At least they were throwing out those ridiculous FIRO-B questionnaires and evaluations. Perhaps they could begin to think of what might be the right questions to ask these people. None of the astronauts had availed themselves of the opportunity to use their computer therapists, no surprise, but none of the family had either, which was disappointing. Mireille Kane was the only one who consistently filled out the weekly questionnaire—it was optional—but she went only as far as circling or checking options; she never volunteered feedback.

Back at the dormitories, Luke makes his way to his room. Some of the Prime engineers had made Christmas displays: elaborately outfitted snow globes suspended from the ceiling and cued to music. They twirled and played when you got close to them. Luke loved the people at Prime for stuff like this. For air hockey battles between Team Trace Toxic Contaminants and Team Nutrient Stability, for naming their pets after mathematicians, for getting upset with the town’s holiday banner on the department store, a concession to multiculturalism that read Peace on earth, which was a fine statement, but the earth had been written with a small e and “If we’re going to capitalize the names of nations, the names of corporations, people’s names, then we have to capitalize Earth!” A special-ops team had been organized and deployed to change the sign at night.
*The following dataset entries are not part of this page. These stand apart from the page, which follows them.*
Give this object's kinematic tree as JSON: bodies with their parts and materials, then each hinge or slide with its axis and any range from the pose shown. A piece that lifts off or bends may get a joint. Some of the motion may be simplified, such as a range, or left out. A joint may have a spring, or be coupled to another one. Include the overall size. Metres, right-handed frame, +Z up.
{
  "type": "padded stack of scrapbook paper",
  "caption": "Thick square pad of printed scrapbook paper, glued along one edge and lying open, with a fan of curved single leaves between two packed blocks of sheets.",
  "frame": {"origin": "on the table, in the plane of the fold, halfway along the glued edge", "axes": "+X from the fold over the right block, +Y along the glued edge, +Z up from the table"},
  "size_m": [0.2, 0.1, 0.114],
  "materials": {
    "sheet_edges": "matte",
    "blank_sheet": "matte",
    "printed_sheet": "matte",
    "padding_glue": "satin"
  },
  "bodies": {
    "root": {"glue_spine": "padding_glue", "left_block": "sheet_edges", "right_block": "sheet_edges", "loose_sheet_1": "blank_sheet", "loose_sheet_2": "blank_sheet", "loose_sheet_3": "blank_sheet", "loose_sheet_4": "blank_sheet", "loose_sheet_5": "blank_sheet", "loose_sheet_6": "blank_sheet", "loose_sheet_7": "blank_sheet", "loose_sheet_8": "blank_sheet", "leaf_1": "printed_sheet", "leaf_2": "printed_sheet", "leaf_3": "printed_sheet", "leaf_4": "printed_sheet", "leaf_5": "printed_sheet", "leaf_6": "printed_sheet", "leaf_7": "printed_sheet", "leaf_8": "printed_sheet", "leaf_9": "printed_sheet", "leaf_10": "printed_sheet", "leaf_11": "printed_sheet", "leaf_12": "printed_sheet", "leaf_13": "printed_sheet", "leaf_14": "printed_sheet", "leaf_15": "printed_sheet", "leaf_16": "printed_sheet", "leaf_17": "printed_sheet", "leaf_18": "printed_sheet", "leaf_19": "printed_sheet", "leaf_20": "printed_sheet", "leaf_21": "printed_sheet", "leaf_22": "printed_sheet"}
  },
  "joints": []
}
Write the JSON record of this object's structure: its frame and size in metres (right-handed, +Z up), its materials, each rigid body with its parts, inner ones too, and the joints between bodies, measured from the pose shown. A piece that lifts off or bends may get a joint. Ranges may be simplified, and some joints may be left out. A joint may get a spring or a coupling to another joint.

Luke enters his pod room, a little messy now because of the gifts he’d opened from his family early this morning but not put away. He’d talked to his family on screen today while the crew was exercising. The whole gang had put on the Prime Space T-shirts he sent. They were proud of him. His father, especially. It’s not nothing, to make your father proud.

“You’re going to be a part of history,” his father said.

It was a Sergei phrase: “It’s not nothing.” All the astronauts used it. All the Obbers used it now too. They had their own T-shirts with it printed. Prime Space: It’s Not Nothing.

Luke settles into his bed, thinks of the crew settling into their own beds. He wraps his arms around his body. He spends so much time looking at Sergei and Yoshi and Helen that it’s not always possible to get their images out of his head.

Perhaps Sergei and Yoshi would like to touch Helen. Perhaps she wants to be touched.